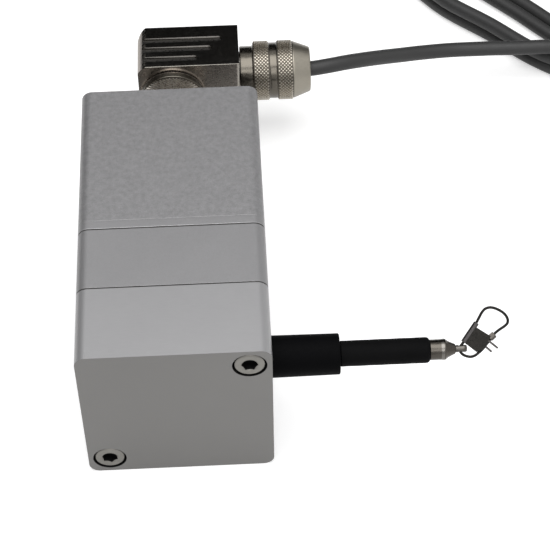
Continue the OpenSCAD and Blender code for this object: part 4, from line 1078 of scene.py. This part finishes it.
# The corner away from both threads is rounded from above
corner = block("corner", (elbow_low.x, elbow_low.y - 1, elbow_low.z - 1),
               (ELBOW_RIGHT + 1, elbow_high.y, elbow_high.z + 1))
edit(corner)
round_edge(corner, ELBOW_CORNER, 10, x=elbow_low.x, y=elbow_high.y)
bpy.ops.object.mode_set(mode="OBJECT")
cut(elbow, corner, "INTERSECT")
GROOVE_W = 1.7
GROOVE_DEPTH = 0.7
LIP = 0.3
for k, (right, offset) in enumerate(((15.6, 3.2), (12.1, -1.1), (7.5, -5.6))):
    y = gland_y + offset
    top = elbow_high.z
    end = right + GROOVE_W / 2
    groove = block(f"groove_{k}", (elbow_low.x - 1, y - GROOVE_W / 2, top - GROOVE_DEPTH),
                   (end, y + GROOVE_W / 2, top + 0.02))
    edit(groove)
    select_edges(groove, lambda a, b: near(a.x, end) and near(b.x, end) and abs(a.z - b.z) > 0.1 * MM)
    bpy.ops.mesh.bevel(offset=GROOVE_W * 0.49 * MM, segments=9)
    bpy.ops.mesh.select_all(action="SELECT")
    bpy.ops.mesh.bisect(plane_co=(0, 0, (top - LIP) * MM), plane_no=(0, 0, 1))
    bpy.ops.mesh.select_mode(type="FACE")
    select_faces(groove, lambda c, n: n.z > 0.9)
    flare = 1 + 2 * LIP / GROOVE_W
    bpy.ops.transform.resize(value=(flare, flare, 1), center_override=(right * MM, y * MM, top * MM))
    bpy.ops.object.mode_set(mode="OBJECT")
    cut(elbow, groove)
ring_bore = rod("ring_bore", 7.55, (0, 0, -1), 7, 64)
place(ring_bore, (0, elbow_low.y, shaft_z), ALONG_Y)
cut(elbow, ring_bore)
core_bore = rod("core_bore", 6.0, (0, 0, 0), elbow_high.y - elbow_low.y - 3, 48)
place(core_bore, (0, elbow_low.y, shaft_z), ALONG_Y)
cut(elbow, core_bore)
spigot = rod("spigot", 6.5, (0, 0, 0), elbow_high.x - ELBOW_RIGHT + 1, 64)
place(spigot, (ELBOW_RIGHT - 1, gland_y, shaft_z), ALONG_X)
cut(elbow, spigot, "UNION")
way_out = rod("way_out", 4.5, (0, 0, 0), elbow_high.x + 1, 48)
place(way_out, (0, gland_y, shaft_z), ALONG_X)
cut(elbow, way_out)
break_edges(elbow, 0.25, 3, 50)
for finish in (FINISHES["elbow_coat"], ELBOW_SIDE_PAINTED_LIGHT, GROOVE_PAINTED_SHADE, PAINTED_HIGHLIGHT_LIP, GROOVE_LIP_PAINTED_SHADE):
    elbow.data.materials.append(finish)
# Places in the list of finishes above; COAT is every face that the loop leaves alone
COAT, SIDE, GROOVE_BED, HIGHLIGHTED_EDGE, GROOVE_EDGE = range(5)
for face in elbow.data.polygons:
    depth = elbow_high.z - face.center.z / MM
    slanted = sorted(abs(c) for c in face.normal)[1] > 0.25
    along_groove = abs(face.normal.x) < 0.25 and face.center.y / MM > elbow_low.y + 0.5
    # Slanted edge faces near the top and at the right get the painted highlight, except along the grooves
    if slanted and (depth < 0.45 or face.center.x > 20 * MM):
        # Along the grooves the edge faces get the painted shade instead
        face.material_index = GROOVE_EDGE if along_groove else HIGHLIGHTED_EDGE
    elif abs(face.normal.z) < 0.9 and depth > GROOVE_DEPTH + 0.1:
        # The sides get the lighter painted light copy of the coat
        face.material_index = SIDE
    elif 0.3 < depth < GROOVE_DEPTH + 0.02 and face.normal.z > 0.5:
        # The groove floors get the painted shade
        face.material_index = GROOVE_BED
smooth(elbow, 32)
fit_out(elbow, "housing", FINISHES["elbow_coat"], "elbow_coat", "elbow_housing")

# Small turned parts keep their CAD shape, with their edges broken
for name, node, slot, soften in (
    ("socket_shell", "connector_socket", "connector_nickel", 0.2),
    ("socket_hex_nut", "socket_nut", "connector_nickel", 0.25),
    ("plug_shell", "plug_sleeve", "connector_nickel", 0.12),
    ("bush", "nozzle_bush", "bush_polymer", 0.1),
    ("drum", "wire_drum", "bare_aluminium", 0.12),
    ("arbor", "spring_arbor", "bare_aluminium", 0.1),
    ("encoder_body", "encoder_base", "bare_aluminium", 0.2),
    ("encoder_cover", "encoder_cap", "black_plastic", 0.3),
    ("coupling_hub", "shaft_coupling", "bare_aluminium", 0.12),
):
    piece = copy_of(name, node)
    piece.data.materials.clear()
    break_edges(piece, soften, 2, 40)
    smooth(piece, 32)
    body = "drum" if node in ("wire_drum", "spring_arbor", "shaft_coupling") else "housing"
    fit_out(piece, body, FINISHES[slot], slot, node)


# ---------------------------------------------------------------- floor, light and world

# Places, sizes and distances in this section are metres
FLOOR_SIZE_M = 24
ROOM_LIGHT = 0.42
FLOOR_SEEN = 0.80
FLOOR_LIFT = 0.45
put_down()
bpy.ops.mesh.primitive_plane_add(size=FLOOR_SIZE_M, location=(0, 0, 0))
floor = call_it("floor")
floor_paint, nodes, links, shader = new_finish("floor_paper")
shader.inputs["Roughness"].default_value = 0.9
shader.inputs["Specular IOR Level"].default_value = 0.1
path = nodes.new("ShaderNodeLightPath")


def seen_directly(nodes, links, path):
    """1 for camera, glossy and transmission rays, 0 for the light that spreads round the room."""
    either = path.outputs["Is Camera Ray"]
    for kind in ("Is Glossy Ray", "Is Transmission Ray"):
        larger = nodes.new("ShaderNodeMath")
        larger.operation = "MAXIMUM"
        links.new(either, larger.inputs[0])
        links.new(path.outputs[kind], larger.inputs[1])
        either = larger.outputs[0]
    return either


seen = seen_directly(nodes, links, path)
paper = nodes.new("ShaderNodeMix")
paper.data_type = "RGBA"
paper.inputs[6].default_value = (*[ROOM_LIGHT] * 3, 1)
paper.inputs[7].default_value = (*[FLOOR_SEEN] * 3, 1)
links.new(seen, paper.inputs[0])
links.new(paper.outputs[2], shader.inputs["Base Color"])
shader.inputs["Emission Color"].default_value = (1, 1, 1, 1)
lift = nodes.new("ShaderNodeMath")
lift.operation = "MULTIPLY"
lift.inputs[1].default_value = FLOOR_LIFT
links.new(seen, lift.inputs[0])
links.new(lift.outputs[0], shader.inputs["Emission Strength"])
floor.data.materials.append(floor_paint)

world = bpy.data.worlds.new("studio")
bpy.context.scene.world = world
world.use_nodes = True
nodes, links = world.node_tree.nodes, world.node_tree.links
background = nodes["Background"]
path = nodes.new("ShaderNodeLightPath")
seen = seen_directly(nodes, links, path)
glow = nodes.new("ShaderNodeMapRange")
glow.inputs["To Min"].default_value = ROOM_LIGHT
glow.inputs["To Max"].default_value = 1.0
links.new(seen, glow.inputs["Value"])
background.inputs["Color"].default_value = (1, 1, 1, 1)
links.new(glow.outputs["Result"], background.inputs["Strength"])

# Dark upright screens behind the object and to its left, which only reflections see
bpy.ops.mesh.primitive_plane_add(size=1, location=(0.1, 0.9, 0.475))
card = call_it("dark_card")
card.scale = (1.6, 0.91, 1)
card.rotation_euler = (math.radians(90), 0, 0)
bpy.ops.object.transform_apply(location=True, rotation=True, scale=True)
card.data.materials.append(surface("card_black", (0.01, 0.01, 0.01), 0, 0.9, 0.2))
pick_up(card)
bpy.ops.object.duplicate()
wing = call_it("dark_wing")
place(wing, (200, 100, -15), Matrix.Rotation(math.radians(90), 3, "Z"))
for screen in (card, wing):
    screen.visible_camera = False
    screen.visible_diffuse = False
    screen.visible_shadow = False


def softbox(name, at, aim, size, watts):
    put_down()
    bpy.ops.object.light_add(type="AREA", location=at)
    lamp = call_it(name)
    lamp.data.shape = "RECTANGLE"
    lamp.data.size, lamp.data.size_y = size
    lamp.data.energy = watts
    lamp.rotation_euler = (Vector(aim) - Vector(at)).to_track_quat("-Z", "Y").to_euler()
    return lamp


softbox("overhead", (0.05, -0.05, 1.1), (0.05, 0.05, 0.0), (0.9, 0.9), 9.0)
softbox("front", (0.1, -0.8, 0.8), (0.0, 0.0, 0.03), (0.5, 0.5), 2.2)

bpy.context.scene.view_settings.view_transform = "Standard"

## Task to complete
Gather every line from the listing above in which the word "this" appears.

## Written solution
Continue the OpenSCAD and Blender code for this object: part 4, from line 1078 of scene.py. This part finishes it.
# Places, sizes and distances in this section are metres